Question for Treasury

UIN HL2501, tabled on 14 February 2024

To ask His Majesty's Government, further to recent figures released by the Office for National Statistics on 13 February, what steps they are taking to address factors contributing to the recent slowing down of job vacancies and employment growth.

Answered on

27 February 2024

At the Autumn Statement, the government announced a new Back to Work Plan worth over £2.5 billion to expand employment support for the long-term sick and disabled, and the long-term unemployed. These groups face some of the biggest barriers to entering the labour market, and the government is committed to helping them look for and stay in work, if they are able. The Back to Work Plan builds on the landmark £7 billion employment package from Spring Budget 2023. The OBR judge that the combined impacts of the Spring Budget 2023 and Autumn Statement 2023 policy measures will increase the number of people in employment by around 200,000, permanently increasing the size of the economy.

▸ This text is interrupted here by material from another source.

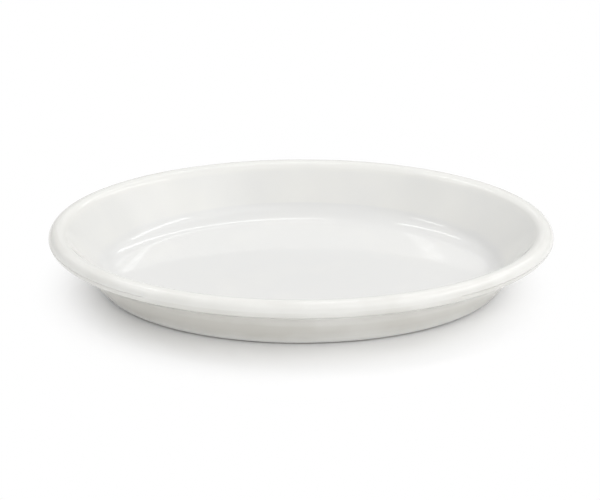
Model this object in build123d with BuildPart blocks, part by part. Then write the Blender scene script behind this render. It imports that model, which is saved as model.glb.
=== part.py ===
from build123d import *
from math import cos, hypot, radians, sin
import os

# Oval gratin dish: a fired clay body with a rolled rim, under a glaze.
# Millimetres, +Z up, +X along the dish. The origin is the middle of the foot's underside.

# Overall sizes, measured over the glaze
dish_length = 280.0
dish_width = 185.0
dish_height = 34.0

# Rolled rim: a bead of one radius all the way round, round from its crest to its underside.
# From there it runs in to the wall, which it meets in a hollow
bead_radius = 4.8
underside_angle = 60.0
hollow_depth = 8.6
hollow_height = 3.0

# The level land on the crest, and the shoulder that rolls from it down into the well
land_width = 0.8
shoulder_height = 4.2

# Wall and floor, glaze included. The wall springs from an oval foot and leans out to the rim,
# further at the ends than at the sides
foot_length = 220.0
foot_width = 146.0
wall_thickness = 5.6
floor_thickness = 5.6
foot_edge_width = 1.4
foot_edge_height = 1.4

# The cove that takes the floor up into the wall
cove_width = 8.0
cove_height = 6.5

# Underside: a flat foot ring round a shallow recess
foot_ring_width = 7.0
recess_depth = 1.2

# Glaze: one even coat, wiped off the foot before firing
glaze_thickness = 0.35
bare_foot_height = 0.5

# Curves across the section are made in level bands: how many round the bead,
# and how far along each rounded corner a band ends
bead_bands = 5
corner_shares = (0, 0.5, 1)

# How far a cutting solid runs past what it cuts
overrun = 5.0

# The rim's centre line, and how far the wall runs outwards while it rises to it
rim_height = dish_height - bead_radius
rim_end = dish_length / 2 - bead_radius
rim_side = dish_width / 2 - bead_radius
end_run = rim_end - foot_length / 2
side_run = rim_side - foot_width / 2

# How far a leaning wall moves along the level for each unit that it moves square to its face
end_slant = hypot(end_run, rim_height) / rim_height
side_slant = hypot(side_run, rim_height) / rim_height


def rim_oval(reach, rise):
    """The oval this far outwards from the rim's centre line and this far above it."""
    return rim_end + reach, rim_side + reach, rim_height + rise


def wall_oval(level, depth, reach=0):
    """The wall's oval at one level, this deep into the wall and then this far outwards."""
    share = level / rim_height
    half_length = foot_length / 2 + end_run * share - depth * end_slant + reach
    half_width = foot_width / 2 + side_run * share - depth * side_slant + reach
    return half_length, half_width, level


def rounded(start, corner, finish, shares):
    """The ovals that round off a corner, one for each share of the way from start to finish."""
    ovals = []
    for share in shares:
        rest = 1 - share
        ovals.append([
            first * rest ** 2 + middle * 2 * rest * share + last * share ** 2
            for first, middle, last in zip(start, corner, finish)
        ])
    return ovals


def outer_ovals(inset):
    """Up the outside: the foot's edge, the wall, the hollow and the bead to the rim's crest."""
    foot_edge = [
        wall_oval(0, inset, -foot_edge_width),
        wall_oval(foot_edge_height, inset),
    ]
    bead = []
    for band in range(bead_bands + 1):
        angle = radians(-underside_angle + (90 + underside_angle) * band / bead_bands)
        face_radius = bead_radius - inset
        bead.append(rim_oval(face_radius * cos(angle), face_radius * sin(angle)))
    corner_level = rim_height - hollow_depth
    hollow = rounded(
        wall_oval(corner_level - hollow_height, inset),
        wall_oval(corner_level + inset, inset),
        bead[0],
        corner_shares,
    )
    return foot_edge + hollow + bead[1:]


def well_ovals(inset):
    """Up the inside: the floor, the cove, the wall, and the shoulder to the land on the crest."""
    depth = wall_thickness - inset
    floor_level = floor_thickness - inset
    crest_level = dish_height - inset
    cove = rounded(
        wall_oval(floor_level, depth, -cove_width),
        wall_oval(floor_level, depth),
        wall_oval(floor_thickness + cove_height, depth),
        corner_shares,
    )
    shoulder = rounded(
        wall_oval(dish_height - shoulder_height, depth),
        wall_oval(crest_level, depth),
        rim_oval(-land_width, bead_radius - inset),
        corner_shares,
    )
    clear_of_crest = rim_oval(-land_width, bead_radius + overrun)
    return cove + shoulder + [clear_of_crest]


def stacked(ovals):
    """The solid through a stack of ovals, each with its half length, half width and level."""
    with BuildPart() as form:
        for half_length, half_width, level in ovals:
            with BuildSketch(Plane.XY.offset(level)):
                Ellipse(half_length, half_width)
        loft(ruled=True)
    return form.part


def dish_form(inset):
    """The whole dish with each face drawn back by inset, so that 0 gives the glaze's own surface."""
    with BuildPart() as form:
        add(stacked(outer_ovals(inset)))
        add(stacked(well_ovals(inset)), mode=Mode.SUBTRACT)

        # The recess under the floor, inside the foot ring
        with BuildSketch():
            Ellipse(foot_length / 2 - foot_ring_width + inset, foot_width / 2 - foot_ring_width + inset)
        extrude(amount=recess_depth + inset, mode=Mode.SUBTRACT)
    return form.part


# The clay as it is fired, bare at the foot
with BuildPart() as dish_body:
    add(dish_form(glaze_thickness))

# The glaze: what the glazed dish has over the clay, above the line where the foot is wiped
with BuildPart() as glaze:
    add(dish_form(0))
    add(dish_body.part, mode=Mode.SUBTRACT)
    split(bisect_by=Plane.XY.offset(bare_foot_height), keep=Keep.TOP)

# It falls into the coat over the wall, rim and well, and a patch in the recess
patch_and_coat = glaze.solids().sort_by(SortBy.VOLUME)

with BuildPart() as glaze_coat:
    add(patch_and_coat[-1])

with BuildPart() as recess_glaze:
    add(patch_and_coat[0])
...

More broadly, a growing economy gives businesses the confidence to invest and hire, creating opportunities for better-paid jobs and to spread opportunity across the country. The government is delivering long-term growth with ambitious policies at successive fiscal events, including making full expensing permanent, a tax cut to companies of over £10bn a year. According to the OBR, the combined impact of Autumn Statement and Spring Budget policies in 2023 are expected to permanently increase the size of the economy by 0.5% by the end of the forecast. Other forecasters, including the Bank of England and the IMF, agree that growth in the UK will strengthen over the next few years.